Repeat every line, exactly, from the very first through the one where "FLAT_SCALE = 0.70" appears. Add nothing else.

☆ ☆ ☆

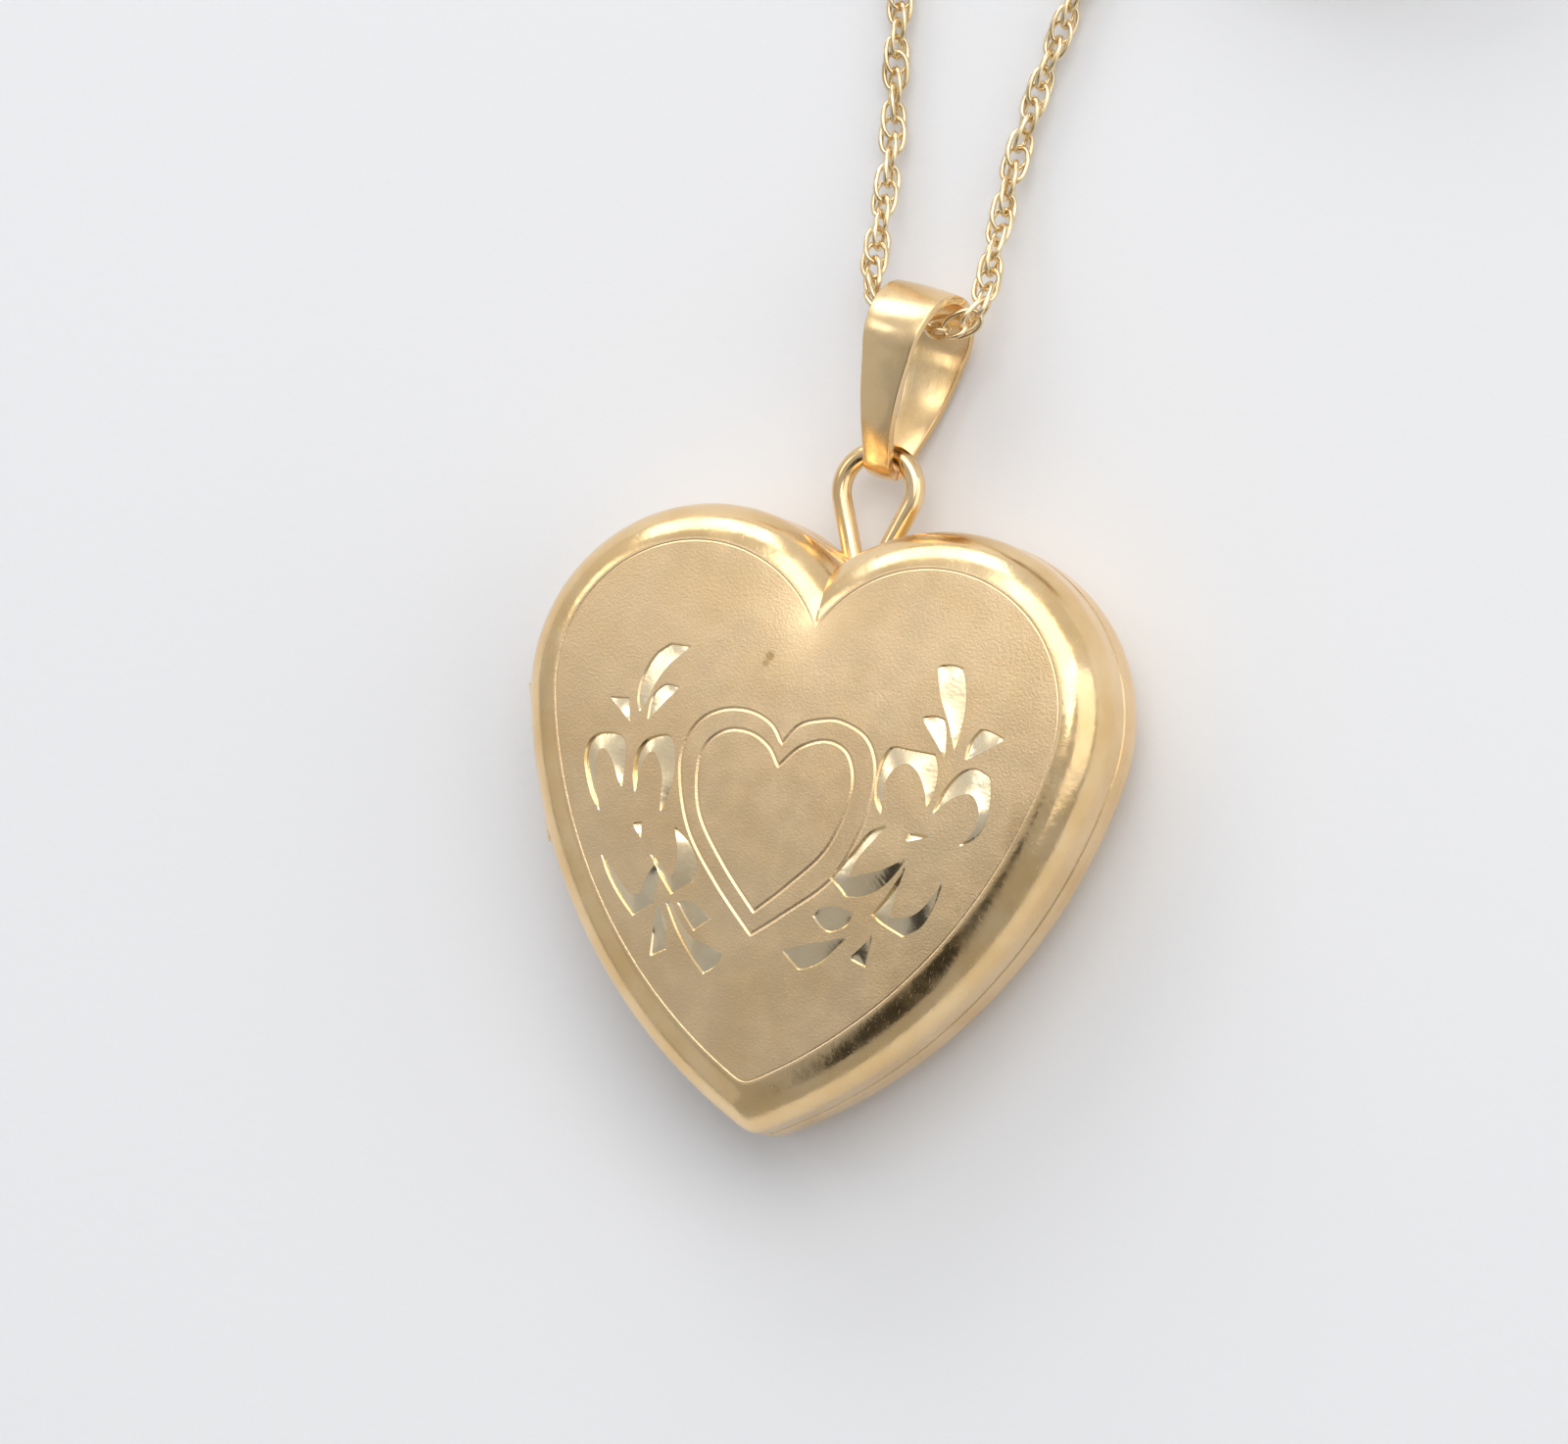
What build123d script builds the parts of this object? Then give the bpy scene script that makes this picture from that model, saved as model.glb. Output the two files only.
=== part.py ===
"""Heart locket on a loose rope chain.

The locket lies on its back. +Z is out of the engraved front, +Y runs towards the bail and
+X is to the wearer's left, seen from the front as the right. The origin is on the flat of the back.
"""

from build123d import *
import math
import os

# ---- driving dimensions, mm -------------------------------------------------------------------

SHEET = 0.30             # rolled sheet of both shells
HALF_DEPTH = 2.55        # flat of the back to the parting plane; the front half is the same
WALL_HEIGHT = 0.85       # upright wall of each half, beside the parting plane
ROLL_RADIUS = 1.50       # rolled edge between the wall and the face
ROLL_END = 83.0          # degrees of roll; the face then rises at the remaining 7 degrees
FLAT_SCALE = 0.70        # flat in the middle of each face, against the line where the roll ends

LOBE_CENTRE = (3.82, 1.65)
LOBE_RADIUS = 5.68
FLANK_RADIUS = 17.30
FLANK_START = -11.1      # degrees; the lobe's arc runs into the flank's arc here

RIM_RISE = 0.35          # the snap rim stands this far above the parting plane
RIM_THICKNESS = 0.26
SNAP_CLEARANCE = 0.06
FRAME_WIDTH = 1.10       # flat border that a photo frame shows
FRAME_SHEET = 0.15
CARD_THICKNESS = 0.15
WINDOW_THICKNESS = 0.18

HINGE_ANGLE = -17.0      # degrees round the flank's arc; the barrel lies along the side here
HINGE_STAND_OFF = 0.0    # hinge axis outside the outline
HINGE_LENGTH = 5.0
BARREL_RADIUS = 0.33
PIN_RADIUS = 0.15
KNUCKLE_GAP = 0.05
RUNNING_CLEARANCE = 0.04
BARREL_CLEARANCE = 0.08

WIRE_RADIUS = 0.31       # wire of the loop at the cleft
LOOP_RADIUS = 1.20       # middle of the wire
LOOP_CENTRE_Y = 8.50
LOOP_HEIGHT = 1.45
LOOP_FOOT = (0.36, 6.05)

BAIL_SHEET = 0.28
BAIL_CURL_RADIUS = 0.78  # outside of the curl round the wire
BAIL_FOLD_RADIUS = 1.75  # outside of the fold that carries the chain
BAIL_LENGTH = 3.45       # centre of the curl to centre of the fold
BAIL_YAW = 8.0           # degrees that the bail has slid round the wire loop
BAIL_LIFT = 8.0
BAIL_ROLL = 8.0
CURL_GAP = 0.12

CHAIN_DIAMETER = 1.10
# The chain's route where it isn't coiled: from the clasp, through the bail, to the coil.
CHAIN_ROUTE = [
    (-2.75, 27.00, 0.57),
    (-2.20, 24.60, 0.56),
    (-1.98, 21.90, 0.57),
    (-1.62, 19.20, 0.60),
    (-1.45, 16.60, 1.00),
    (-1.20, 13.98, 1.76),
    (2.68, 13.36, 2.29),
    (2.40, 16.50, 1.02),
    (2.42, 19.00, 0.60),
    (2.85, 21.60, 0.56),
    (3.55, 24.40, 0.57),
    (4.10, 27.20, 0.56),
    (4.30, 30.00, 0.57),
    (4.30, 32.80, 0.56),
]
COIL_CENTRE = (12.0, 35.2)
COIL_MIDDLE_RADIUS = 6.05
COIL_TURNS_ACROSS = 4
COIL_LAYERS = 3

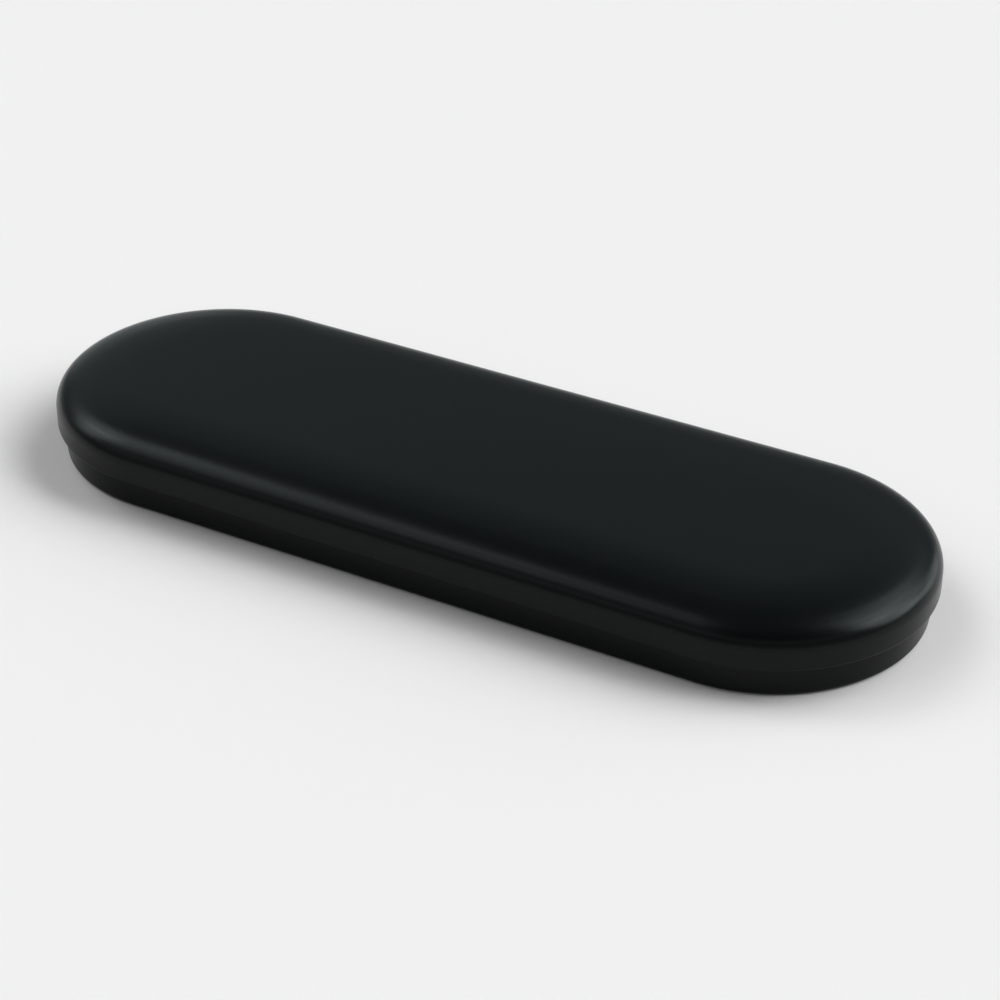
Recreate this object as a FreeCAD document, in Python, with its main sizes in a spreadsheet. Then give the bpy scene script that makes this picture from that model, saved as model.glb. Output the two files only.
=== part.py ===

☆ ☆ ☆

_Completed exercise:_
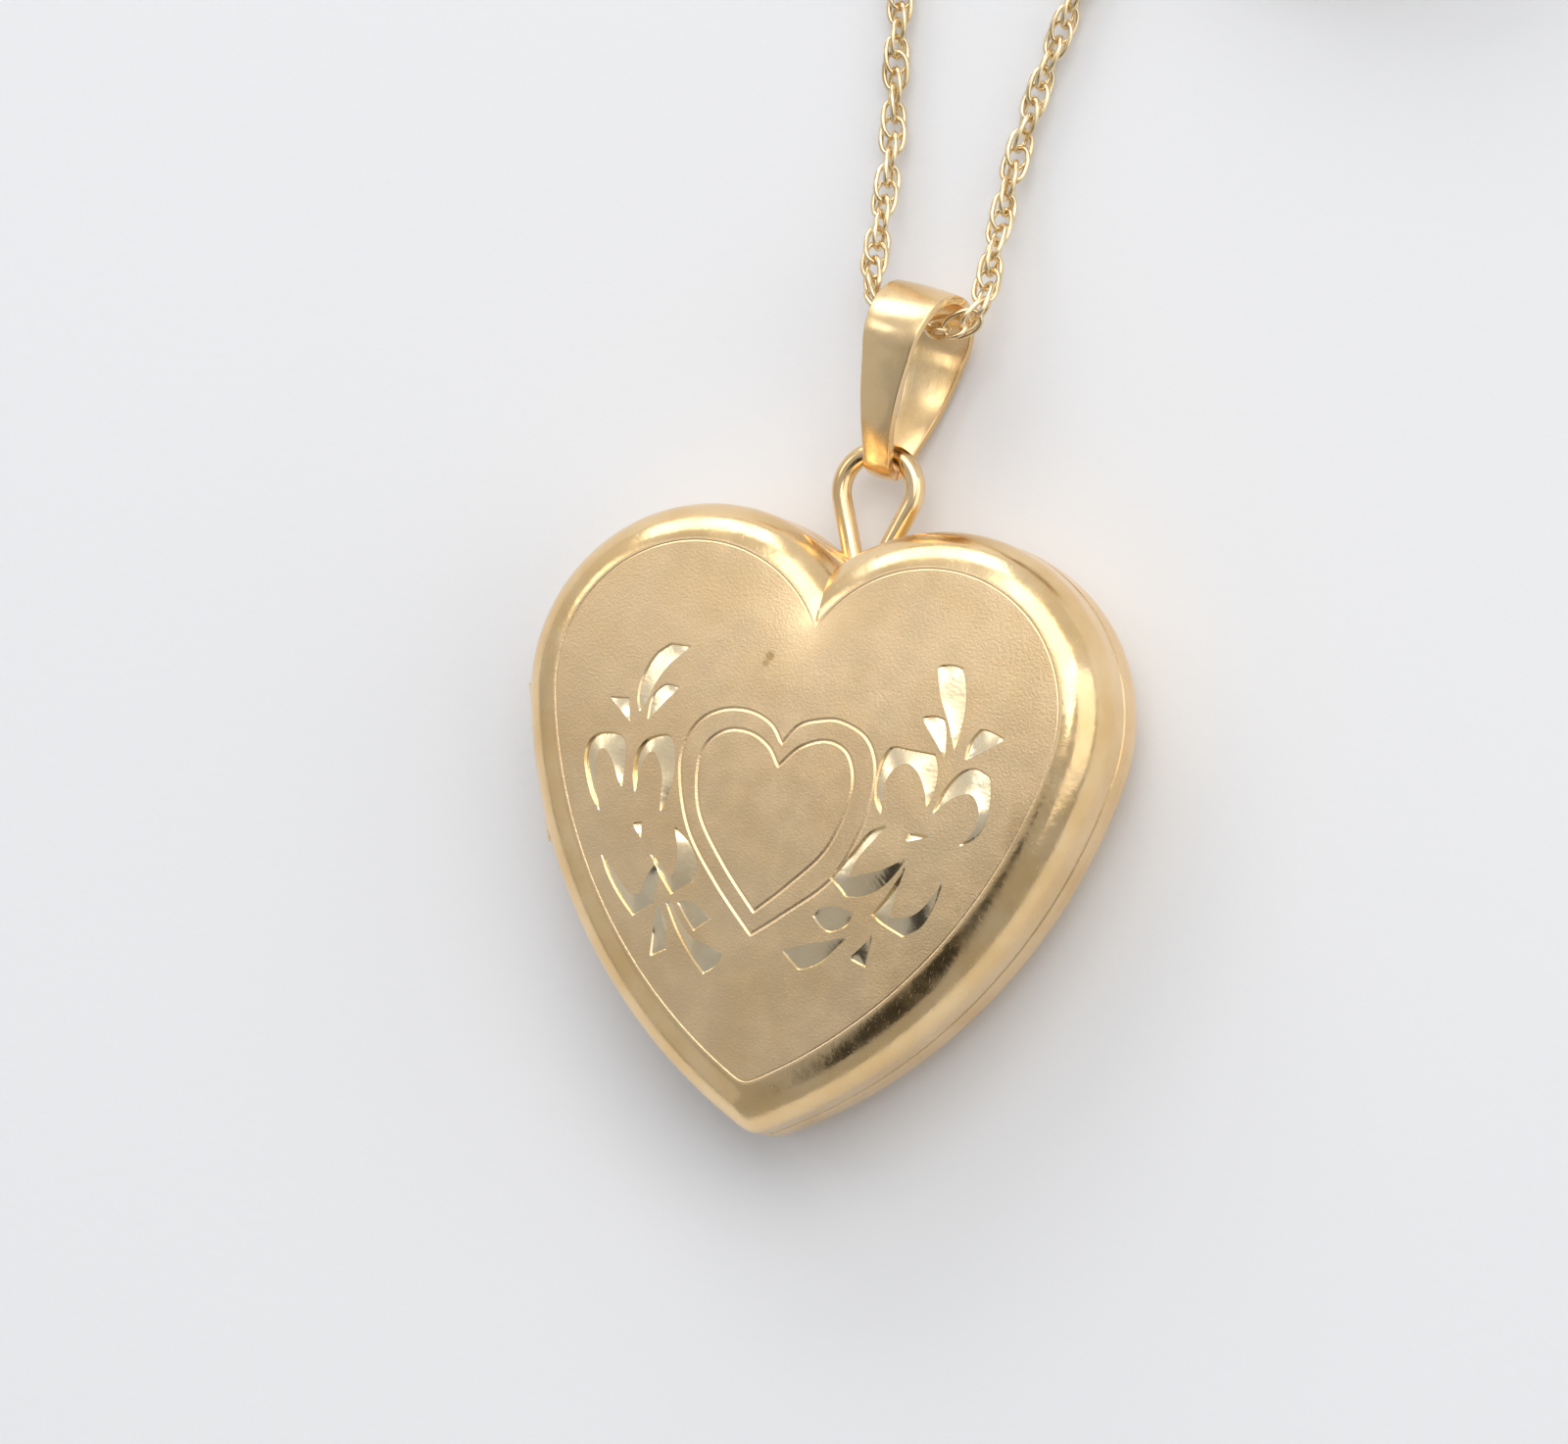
What build123d script builds the parts of this object? Then give the bpy scene script that makes this picture from that model, saved as model.glb. Output the two files only.
=== part.py ===
"""Heart locket on a loose rope chain.

The locket lies on its back. +Z is out of the engraved front, +Y runs towards the bail and
+X is to the wearer's left, seen from the front as the right. The origin is on the flat of the back.
"""

from build123d import *
import math
import os

# ---- driving dimensions, mm -------------------------------------------------------------------

SHEET = 0.30             # rolled sheet of both shells
HALF_DEPTH = 2.55        # flat of the back to the parting plane; the front half is the same
WALL_HEIGHT = 0.85       # upright wall of each half, beside the parting plane
ROLL_RADIUS = 1.50       # rolled edge between the wall and the face
ROLL_END = 83.0          # degrees of roll; the face then rises at the remaining 7 degrees
FLAT_SCALE = 0.70        # flat in the middle of each face, against the line where the roll ends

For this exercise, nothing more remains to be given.